BOxCrete: A Bayesian Optimization Open-Source AI Model for Concrete Strength Forecasting and Mix Optimization
Concrete mix design requires balancing competing objectives of mechanical strength and sustainability. BOxCrete introduces a Gaussian Process regression framework trained on 533 strength measurements from 123 unique mixtures to predict compressive strength evolution over curing time and optimize mixes for embodied carbon using multi-objective Bayesian Optimization. The work addresses a critical gap in the literature by providing an open-source alternative to proprietary industrial datasets and models.
The paper presents a technically sound GP-based modeling approach with proper uncertainty quantification, but its performance claims rely on very limited validation data (12 concrete mixes). While the experimental design is systematic and the open-source intent is commendable, the small dataset size (123 unique formulations) and lack of generalization testing across diverse material sources limit the broad applicability of the model.

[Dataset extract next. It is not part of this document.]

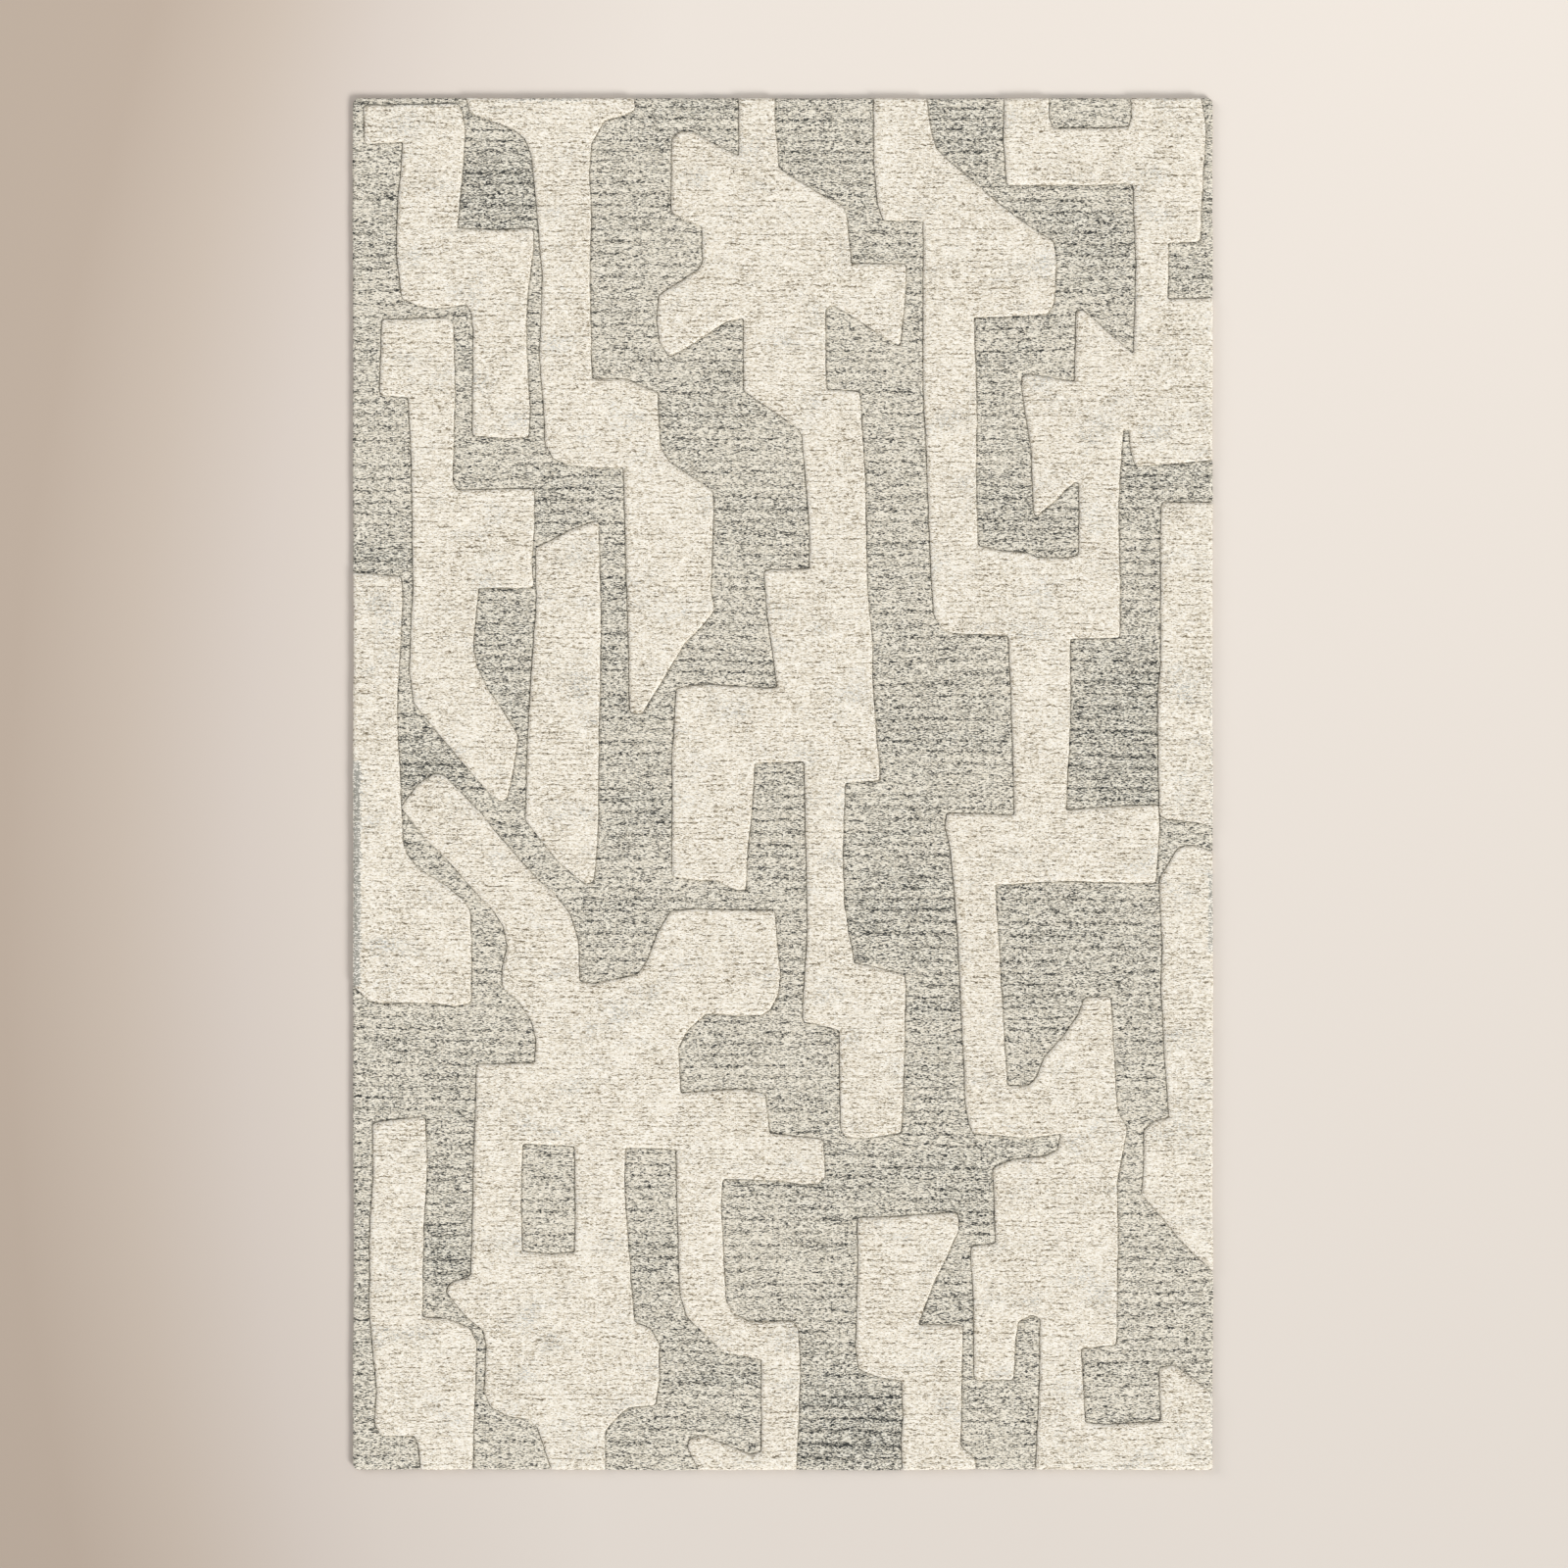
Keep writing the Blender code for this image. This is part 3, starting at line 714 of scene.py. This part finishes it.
def cottonWeave(name, colours, threadPitch):
    # plain weave: in each square either the thread across or the thread along is on top
    made, tree, shader, spot = startFabric(name, weave["roughness"], weave["sheen"])
    parts = addNode(tree, "ShaderNodeSeparateXYZ", {"Vector": spot}).outputs
    domes = []
    for side in (0, 1):
        run = sums(tree, "ADD", parts[side], parts[2])   # so that the weave goes on round a fold
        wave = sums(tree, "SINE", sums(tree, "MULTIPLY", run, math.pi / threadPitch))
        domes.append(sums(tree, "ABSOLUTE", wave))
    flat = stretched(tree, spot, (1.0, 1.0, 0.0))
    onTop = addNode(tree, "ShaderNodeTexChecker", {"Vector": flat, "Scale": 1 / threadPitch})
    across = sums(tree, "MULTIPLY", sums(tree, "POWER", domes[0], weave["crown"]), domes[1])
    along = sums(tree, "MULTIPLY", sums(tree, "POWER", domes[1], weave["crown"]), domes[0])
    choice = {0: onTop.outputs["Fac"], 2: across, 3: along}
    height = addNode(tree, "ShaderNodeMix", choice).outputs[0]
    slubRun = stretched(tree, spot, (weave["slubRun"], 1.0, 1.0))
    slubs = noiseOf(tree, slubRun, weave["slubsPerMetre"])
    blotch = noiseOf(tree, spot, weave["blotchesPerMetre"], 3.0)
    # painted shade: each thread's colour is darker where it dips under the other and lighter on its
    # crown
    shade = sums(tree, "MULTIPLY_ADD", height, weave["threadShadeShare"], 0.0)
    shade = sums(tree, "MULTIPLY_ADD", slubs, weave["slubShare"], shade)
    shade = sums(tree, "MULTIPLY_ADD", blotch, weave["blotchShare"], shade, clamp=True)
    colour = rampOf(tree, shade, colours)
    finishFabric(tree, shader, colour, height, threadPitch / 3, weave["bumpStrength"])
    return made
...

The phase-wise experimental design (Phases I-VI) demonstrates systematic expansion of the compositional design space, and the GP framework successfully captures time-dependent hydration behavior with quantitative uncertainty bounds. The use of a composite kernel combining time-dependent and joint composition-time components is physically motivated, and the multi-objective optimization coupling strength with Global Warming Potential addresses a practical industry need.
The model validation relies on only 12 concrete mixes (Testing Set 1), with Table 1 showing high variance in $R^2$ (0.67–0.94) across random testing sets, particularly for early-age predictions (1-day), suggesting instability given the small sample size. The conflation of mortar (69 mixes) and concrete (54 mixes) in training without separate validation on each material type raises generalization concerns, as aggregates fundamentally alter hydration kinetics. The claim of achieving '$R^2 = 0.94$' obscures lower performance at early ages (1-day $R^2 = 0.80 \pm 0.12$) and conflates mortar and concrete performance metrics.

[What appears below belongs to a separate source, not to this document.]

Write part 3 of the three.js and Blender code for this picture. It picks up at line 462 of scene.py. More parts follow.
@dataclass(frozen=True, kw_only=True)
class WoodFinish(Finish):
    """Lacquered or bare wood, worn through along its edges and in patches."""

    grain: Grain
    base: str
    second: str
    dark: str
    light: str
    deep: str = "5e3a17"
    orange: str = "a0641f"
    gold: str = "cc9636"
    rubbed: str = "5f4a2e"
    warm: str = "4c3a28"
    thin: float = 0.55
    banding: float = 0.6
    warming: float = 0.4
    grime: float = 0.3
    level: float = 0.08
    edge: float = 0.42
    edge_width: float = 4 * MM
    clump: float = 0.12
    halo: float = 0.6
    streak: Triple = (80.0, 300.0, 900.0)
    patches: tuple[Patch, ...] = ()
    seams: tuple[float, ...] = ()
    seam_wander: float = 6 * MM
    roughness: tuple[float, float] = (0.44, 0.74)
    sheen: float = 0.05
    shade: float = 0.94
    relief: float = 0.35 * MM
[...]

Comparisons to Pfeiffer et al. (2024) and Young et al. (2019) are methodologically fair, though those studies used noisy field/industrial data whereas this work uses controlled laboratory measurements. The claim that BOxCrete achieves 'similar or better accuracy with nearly two orders of magnitude fewer data points' (123 vs ~9,296 mixtures) is arithmetically accurate but misleading regarding coverage—123 lab mixes cover far less of the global material variability than thousands of field records. The achievement of $R^2 = 0.94$ exceeds cited benchmarks, but the controlled setting and small test set limit comparability to real-world variability.
While the paper states the code and dataset are released under the MIT license as 'open-access resources,' the provided text contains no URLs, DOIs, or repository identifiers, making immediate reproduction impossible. Hyperparameters are well-documented (Matérn 5/2 kernel with ARD, qLogEHVI acquisition function), and the experimental mix proportions are detailed in Table 2. However, without access to the actual code repository and raw strength measurement data, independent verification of the claimed $R^2 = 0.94$ performance is currently blocked.
Modern concrete must simultaneously satisfy evolving demands for mechanical performance, workability, durability, and sustainability, making mix designs increasingly complex. Recent studies leveraging Artificial Intelligence (AI) and Machine Learning (ML) models show promise for predicting compressive strength and guiding mix optimization, but most existing efforts are based on proprietary industrial datasets and closed-source implementations. Here we introduce BOxCrete, an open-source probabilistic modeling and optimization framework trained on a new open-access dataset of over 500 strength measurements (1-15 ksi) from 123 mixtures - 69 mortar and 54 concrete mixes tested at five curing ages (1, 3, 5, 14, and 28 days). BOxCrete leverages Gaussian Process (GP) regression to predict strength development, achieving average R$^2$ = 0.94 and RMSE = 0.69 ksi, quantify uncertainty, and carry out multi-objective optimization of compressive strength and embodied carbon. The dataset and model establish a reproducible open-source foundation for data-driven development of AI-based optimized mix designs.